Hi. Firstly, i have been using avast for a few years without a problem, but i have suddenly discovered for some reason, that if i right click any file or folder to scan, avast does nothing. Any ideas, tips ?

There is a bug with the latest version that the notification doesn't appear when a contextual scan has been ran. This bug has been fixed in the latest BETA and should become the stable release soon.
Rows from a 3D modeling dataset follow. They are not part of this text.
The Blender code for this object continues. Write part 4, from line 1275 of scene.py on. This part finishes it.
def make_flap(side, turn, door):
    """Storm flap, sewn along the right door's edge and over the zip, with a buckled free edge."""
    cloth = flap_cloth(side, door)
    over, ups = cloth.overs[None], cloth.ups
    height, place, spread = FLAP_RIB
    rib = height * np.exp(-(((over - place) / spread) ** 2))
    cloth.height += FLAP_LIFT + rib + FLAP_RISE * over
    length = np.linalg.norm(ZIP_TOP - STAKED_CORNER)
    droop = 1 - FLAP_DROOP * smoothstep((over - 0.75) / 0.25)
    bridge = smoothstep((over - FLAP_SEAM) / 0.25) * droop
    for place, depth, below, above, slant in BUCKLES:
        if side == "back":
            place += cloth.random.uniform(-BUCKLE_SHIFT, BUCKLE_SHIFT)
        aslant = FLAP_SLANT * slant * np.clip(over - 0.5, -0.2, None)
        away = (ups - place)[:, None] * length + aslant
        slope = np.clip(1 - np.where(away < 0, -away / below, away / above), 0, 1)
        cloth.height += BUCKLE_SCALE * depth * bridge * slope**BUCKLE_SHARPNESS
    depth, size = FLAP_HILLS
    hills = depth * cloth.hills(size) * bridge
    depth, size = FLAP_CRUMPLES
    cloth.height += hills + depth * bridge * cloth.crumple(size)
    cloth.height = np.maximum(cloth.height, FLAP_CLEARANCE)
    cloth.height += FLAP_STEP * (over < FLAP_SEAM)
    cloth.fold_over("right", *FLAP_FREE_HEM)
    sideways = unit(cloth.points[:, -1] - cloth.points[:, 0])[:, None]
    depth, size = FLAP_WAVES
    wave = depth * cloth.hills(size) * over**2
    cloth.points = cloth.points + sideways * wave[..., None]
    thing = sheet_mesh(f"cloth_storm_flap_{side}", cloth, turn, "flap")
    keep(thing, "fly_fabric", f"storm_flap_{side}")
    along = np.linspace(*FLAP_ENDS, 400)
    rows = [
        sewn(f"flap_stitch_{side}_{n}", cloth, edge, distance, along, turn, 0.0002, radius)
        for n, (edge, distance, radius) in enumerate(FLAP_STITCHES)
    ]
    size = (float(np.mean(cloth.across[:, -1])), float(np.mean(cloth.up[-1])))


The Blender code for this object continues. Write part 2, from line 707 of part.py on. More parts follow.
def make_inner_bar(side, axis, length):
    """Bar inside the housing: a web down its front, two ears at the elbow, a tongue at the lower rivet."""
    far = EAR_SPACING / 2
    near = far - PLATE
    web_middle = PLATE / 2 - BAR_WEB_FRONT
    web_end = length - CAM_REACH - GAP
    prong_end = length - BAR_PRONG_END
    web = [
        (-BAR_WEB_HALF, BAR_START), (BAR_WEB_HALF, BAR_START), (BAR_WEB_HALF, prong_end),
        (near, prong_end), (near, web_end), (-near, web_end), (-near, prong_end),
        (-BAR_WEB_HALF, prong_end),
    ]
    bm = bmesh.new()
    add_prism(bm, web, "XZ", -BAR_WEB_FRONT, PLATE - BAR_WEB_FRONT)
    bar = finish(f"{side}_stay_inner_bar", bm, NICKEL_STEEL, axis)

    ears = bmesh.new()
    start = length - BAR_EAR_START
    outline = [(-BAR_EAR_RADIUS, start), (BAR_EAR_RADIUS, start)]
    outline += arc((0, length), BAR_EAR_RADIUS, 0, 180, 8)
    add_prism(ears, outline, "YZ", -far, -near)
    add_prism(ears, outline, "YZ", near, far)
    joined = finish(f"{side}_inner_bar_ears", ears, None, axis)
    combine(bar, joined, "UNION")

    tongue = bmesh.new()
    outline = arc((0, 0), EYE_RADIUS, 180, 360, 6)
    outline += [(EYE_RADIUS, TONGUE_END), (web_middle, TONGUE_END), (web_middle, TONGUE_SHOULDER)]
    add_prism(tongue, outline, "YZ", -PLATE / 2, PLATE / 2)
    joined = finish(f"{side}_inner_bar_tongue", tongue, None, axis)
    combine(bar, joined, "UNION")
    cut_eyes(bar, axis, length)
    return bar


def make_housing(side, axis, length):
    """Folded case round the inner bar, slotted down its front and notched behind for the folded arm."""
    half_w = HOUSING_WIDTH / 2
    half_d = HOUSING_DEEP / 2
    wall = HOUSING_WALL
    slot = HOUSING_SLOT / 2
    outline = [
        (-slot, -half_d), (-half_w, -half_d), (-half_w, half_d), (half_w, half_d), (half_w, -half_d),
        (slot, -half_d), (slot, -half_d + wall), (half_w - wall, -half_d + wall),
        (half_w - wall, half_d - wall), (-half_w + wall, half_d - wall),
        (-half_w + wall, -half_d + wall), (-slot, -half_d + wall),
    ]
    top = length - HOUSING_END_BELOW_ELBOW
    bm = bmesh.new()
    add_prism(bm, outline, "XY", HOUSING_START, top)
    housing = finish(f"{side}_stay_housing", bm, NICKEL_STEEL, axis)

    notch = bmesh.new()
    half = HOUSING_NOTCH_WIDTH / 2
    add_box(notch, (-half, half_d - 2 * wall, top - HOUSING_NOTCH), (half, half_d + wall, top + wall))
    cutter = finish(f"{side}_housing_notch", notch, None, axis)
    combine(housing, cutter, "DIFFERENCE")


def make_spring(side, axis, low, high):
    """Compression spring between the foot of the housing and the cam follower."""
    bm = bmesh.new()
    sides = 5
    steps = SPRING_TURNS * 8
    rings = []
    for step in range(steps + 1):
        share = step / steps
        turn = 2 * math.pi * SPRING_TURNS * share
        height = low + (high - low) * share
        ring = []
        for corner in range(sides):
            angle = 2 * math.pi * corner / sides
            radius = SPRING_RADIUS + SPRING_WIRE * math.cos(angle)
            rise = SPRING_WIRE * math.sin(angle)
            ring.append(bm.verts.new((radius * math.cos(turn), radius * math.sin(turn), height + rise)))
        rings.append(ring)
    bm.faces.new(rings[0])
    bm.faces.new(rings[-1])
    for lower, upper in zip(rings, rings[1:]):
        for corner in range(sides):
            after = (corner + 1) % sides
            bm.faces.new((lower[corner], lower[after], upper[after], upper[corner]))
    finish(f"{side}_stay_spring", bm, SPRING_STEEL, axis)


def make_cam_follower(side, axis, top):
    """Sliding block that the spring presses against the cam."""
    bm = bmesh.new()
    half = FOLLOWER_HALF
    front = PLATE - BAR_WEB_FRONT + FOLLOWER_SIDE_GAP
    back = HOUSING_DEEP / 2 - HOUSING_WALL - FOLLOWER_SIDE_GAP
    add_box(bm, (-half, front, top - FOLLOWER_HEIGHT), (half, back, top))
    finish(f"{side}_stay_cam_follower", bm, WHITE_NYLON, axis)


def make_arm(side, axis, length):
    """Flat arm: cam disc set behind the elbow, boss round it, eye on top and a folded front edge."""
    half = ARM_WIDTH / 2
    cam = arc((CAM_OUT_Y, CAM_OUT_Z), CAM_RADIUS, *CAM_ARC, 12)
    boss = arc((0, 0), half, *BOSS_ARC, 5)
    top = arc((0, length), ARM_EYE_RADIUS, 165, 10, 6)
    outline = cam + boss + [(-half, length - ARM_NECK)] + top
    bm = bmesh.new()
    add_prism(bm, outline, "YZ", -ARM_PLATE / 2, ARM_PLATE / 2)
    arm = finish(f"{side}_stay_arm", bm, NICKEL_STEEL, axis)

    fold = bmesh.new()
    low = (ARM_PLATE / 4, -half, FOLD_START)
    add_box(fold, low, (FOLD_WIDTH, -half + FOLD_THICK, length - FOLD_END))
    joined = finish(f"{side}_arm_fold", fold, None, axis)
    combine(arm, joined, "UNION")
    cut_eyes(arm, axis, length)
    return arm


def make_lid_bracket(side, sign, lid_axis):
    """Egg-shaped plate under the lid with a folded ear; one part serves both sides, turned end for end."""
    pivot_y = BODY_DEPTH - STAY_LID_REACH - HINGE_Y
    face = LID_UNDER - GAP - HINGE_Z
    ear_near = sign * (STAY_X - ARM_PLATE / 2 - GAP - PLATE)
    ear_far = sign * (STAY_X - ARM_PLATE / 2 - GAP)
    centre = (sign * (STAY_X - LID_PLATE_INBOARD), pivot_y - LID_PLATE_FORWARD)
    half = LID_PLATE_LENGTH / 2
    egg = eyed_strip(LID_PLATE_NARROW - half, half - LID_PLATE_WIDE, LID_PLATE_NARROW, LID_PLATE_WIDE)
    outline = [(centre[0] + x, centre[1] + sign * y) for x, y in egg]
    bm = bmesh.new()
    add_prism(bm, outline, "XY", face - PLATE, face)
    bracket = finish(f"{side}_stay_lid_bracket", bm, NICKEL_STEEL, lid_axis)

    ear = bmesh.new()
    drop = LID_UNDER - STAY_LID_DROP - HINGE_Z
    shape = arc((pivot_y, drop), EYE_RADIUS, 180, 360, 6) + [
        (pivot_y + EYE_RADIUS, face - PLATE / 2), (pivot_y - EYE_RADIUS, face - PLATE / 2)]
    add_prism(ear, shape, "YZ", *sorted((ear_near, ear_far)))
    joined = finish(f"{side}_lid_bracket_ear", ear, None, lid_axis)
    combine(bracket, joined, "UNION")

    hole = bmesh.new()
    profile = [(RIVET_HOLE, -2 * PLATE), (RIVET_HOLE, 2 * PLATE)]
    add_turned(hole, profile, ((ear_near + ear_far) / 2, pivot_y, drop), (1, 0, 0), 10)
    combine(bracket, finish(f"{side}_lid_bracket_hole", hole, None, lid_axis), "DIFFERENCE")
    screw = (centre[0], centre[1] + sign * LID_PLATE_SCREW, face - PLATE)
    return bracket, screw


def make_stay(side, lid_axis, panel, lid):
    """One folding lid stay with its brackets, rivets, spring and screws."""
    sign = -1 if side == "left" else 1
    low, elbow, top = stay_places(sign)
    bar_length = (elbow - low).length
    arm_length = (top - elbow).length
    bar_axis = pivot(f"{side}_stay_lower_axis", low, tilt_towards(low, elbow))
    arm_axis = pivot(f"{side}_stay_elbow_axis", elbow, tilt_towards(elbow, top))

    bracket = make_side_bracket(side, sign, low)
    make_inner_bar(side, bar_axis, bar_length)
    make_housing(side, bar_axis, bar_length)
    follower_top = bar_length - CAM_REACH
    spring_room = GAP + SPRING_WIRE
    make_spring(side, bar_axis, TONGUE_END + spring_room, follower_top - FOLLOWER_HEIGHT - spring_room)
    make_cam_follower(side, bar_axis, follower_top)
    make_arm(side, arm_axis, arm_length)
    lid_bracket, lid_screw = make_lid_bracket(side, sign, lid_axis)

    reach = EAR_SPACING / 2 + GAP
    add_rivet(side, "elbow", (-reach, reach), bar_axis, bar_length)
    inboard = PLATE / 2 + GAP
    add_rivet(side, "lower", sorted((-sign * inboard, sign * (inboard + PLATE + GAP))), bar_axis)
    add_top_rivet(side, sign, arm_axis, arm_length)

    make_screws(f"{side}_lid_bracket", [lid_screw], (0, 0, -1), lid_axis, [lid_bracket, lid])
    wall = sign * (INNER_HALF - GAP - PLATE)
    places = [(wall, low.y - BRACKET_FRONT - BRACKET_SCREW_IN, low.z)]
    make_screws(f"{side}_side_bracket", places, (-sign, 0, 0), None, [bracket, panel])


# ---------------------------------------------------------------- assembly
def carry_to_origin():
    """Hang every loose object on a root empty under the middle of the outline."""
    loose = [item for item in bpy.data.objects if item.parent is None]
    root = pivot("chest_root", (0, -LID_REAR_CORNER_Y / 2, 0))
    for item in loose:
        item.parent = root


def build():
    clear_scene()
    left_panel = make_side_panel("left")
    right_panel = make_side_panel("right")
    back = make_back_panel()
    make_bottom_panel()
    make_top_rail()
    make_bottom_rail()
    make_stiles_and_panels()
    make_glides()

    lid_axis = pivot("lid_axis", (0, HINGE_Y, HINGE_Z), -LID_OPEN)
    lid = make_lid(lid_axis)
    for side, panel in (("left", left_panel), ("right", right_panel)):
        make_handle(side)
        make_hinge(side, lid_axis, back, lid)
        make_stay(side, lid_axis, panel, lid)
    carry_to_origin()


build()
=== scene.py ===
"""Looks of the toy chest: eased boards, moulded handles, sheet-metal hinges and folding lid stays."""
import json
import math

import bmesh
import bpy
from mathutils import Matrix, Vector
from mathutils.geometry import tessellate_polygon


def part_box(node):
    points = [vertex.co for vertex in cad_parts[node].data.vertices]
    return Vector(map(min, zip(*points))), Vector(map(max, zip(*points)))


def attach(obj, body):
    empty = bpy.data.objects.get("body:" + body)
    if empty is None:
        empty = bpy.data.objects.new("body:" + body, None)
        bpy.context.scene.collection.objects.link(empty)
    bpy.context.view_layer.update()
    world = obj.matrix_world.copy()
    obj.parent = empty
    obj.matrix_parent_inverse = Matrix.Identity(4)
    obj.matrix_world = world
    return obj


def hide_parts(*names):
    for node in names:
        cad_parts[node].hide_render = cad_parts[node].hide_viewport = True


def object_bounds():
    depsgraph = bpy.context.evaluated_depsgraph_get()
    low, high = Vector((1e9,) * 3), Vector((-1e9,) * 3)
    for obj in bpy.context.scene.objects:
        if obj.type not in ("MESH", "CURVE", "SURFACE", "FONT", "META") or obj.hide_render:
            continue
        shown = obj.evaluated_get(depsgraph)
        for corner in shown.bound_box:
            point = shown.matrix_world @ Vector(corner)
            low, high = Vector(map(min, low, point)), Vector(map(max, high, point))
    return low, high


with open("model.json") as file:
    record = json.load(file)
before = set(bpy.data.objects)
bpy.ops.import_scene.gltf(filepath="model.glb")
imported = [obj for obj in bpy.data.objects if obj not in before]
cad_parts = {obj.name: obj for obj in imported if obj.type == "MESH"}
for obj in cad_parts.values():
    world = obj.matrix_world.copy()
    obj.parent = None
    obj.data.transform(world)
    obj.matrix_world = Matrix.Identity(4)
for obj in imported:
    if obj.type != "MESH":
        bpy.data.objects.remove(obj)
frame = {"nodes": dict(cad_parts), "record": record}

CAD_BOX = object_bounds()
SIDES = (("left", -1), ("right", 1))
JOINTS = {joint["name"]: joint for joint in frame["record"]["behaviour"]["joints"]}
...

For the meantime, if you have the Avast UI opened while running the context scan, it should show.

Secondly, and i imagine this is just a marketing ploy to milk customers as usual, but why does Avast feel it neccessary to tell free users that their computers have nasty things on them and full of useless programs/leftovers etcetc, when, in fact, it is lying to get us to buy premium ?
It says things are on my machine that need removed or cleaned up, and after using other reputable programs and deep scan search programs, they all find nothing of the sort, and yet avast claims i have registry entries, bloatware etcetc. This is, as you probably know, false advertising and just plain consumer fraud, no ?

You can remove Avast Cleanup and any other component from Settings > Components. I wouldn't classify it as false advertising due to the fact there would be files, although, where does it state "nasty"?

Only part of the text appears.